Les faced the challenge all guitar players at the time did - how to be heard over the horns (and the audience!). At this time, the only options available to amplify guitars were hollow-body style (basically an acoustic guitar with a pickup), which produced feedback if turned up too loud.

Les decided that he could solve the problem if he built the guitar with a solid body instead of hollow. So, in 1941, he built a guitar from a 4x4" wooden log mounted with strings, a pickup and a plug. Then, "just to make it look a bit more like a guitar", he cut an acoustic guitar body in half and screwed the top and bottom of his "log".

The resulting instrument looked like Frankenstein's monster, but it could sustain a single note to sound like a horn, and it didn't feed back.
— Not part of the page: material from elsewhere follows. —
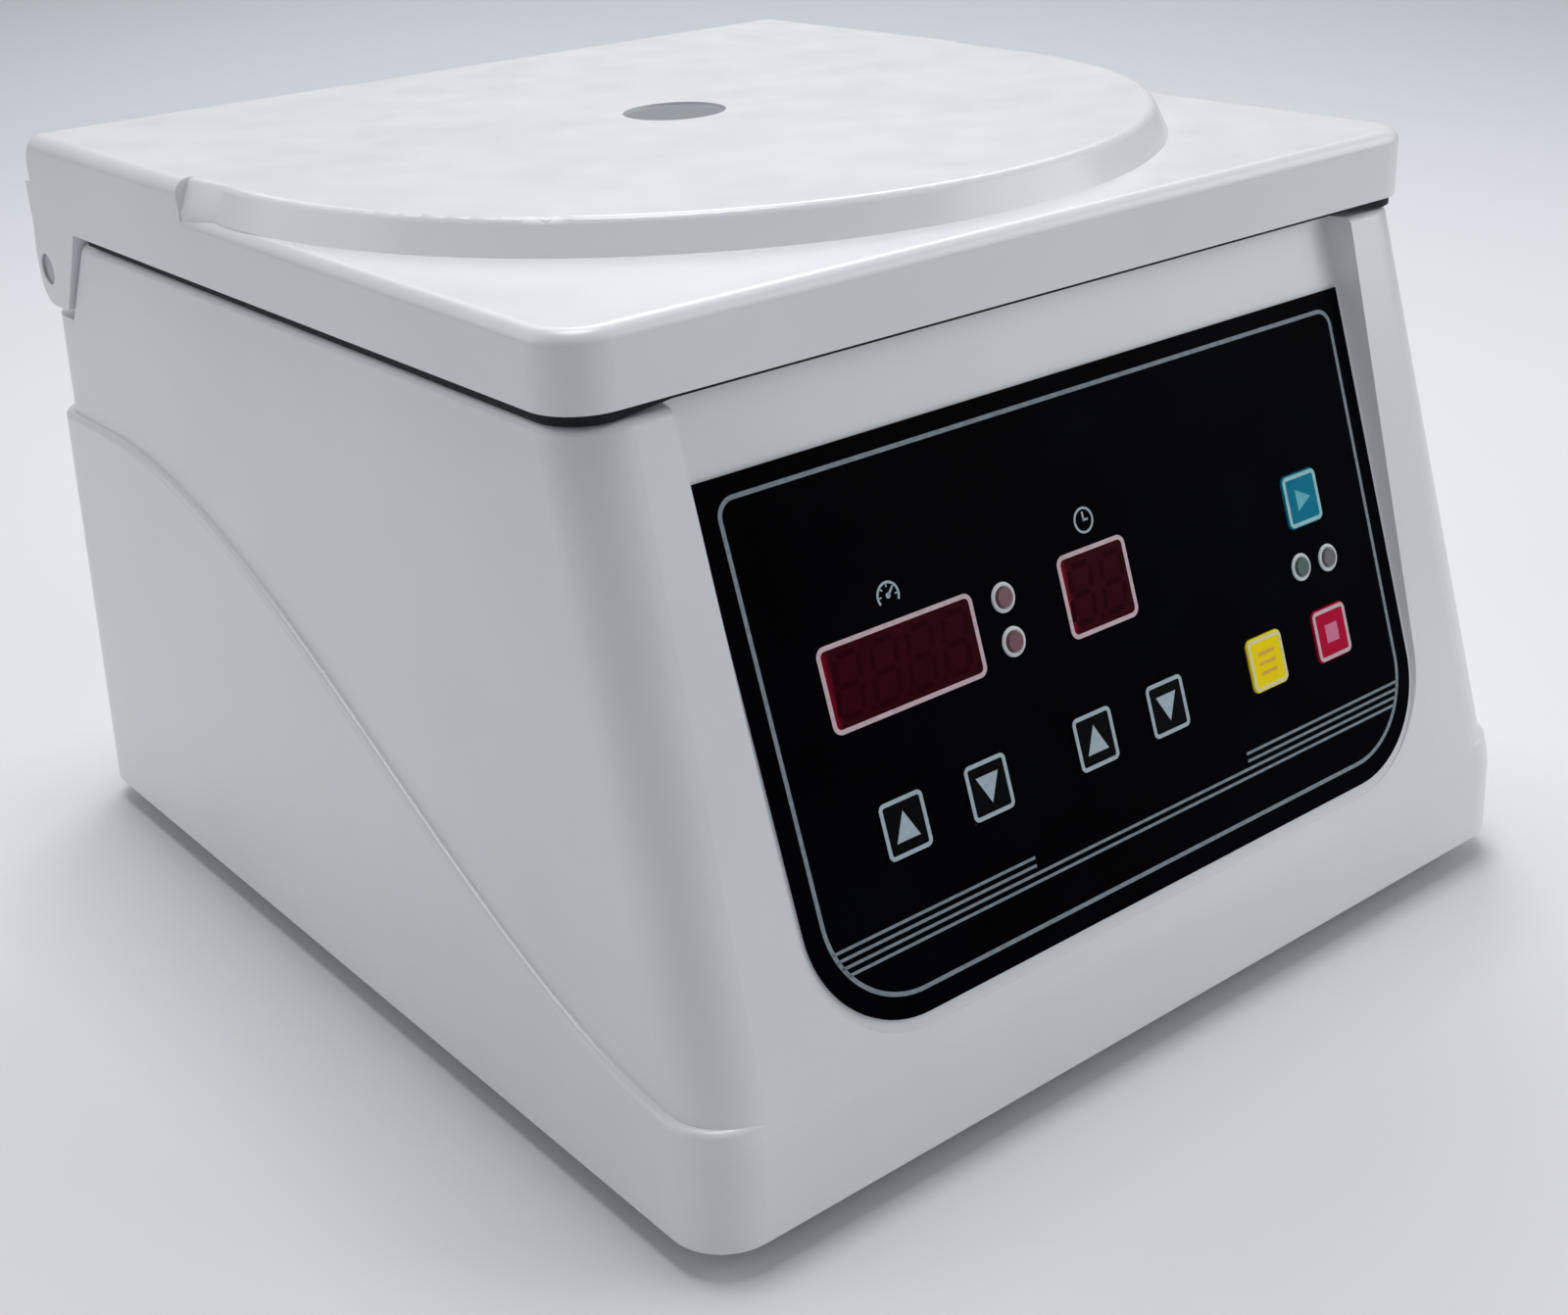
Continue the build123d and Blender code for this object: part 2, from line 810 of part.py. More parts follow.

Les took it to the Gibson Guitar Company and tried to convince them to manufacture a prototype. They looked at what he had built and laughed. This wasn't an instrument - it was a scrap heap with a broom handle! They weren't putting the Gibson name on something like that!

Les was undeterred and continued tinkering and improving his instrument. Then in 1949 Gibson's rival, Fender, brought out two solid-body electric guitars, and Gibson decided they needed a solid-body in their own line-up... and they wanted the now famous Les Paul's name on it.

The resulting guitar, the Les Paul Standard, began production in 1952 and remains essentially unchanged today. After almost 60 years it is still Gibson's top selling electric... and an icon of rock history, favored by many of the greats including Jimmy Page (Led Zep), Billy Joe Armstrong (Green Day) and U2's The Edge.

To be honest, Les Paul himself didn't have much input into the final design of the guitar that bears his name; Gibson can take full credit for that part of the magic. But he clearly showed Gibson where their thinking needed to go, and what the instrument could do if they took it far enough.

But Les Paul's genius wasn't limited to the instrument itself. Not by a long shot.

He was one of the earliest and most brilliant pioneers in the use of multi-track recording, echo and delay effects. In fact, it's fair to say that the way that music is recorded today owes a tremendous and fundamental debt to his innovations.

He was the first musician to really see the real possibility of multi-track recording because it allowed him to basically accompany himself - recording a track and then playing along to it to create additional tracks.

In 1948, he released a recording ("Brazil") that had begun as an experiment in his garage, featuring Les playing no less than eight different guitar parts! This was the first time that multi-tracking had been used to create a recording like this. Many years later, with Sergeant Pepper, The Beatles took what Les Paul started to a whole new level, and music has never been the same since.

That same year as this breakthrough recording, Les was critically injured in an automobile accident. Doctors told him that his right elbow would have to be fused into a single position, so he pleaded with them to set it at such an angle that he could still play the guitar. It stayed in that position for the rest of his life.

Throughout the 50's, Les and his musical partner (and wife) Mary Ford had a series of highly successful radio and TV shows and an impressive list of song hits, including "Tennessee Waltz", "How High the Moon", "Bye Bye Blues", and "I'm Sitting on Top of the World,".

He retired from performing during the 60's to focus on recording innovations, but by the mid-80's had returned to the stage.


He was still a recognized musical force in his 90's, winning a Grammy in 2006 for the live recording called "Les Paul & Friends" ... a special concert in which he was joined some of rock's best-known musicians, paying tribute to the master. To the end, Les Paul never stopped innovating.



He changed the guitar - and music - forever. Popular music, especially rock, would not be what it is today without his innovative solid body guitar.

He revolutionized the way music is made and recorded. Multi-tracking. Delay & Echo. High-performance pickups. The first 8-track recording studio. Live audio looping. The technical innovations Les developed, with no electronics training whatsoever, are the foundations of today's music recording industry.

But what I love most about Les Paul is this: he started playing to live audiences at age 13. Just a few months ago, at the age of 93, he was still playing a weekly gig at a New York jazz club. And every show was packed.

I had the pleasure of seeing him live at the NYC club in the late 90s, and was amazed to see kids 75 years younger than him clamoring for his autograph - often getting him to carve it into the back of their own Les Paul.

Les Paul transcended style and multiple generations in a way that very few people ever have in any walk of life.
To still be cool at 93 - now that's something to strive for!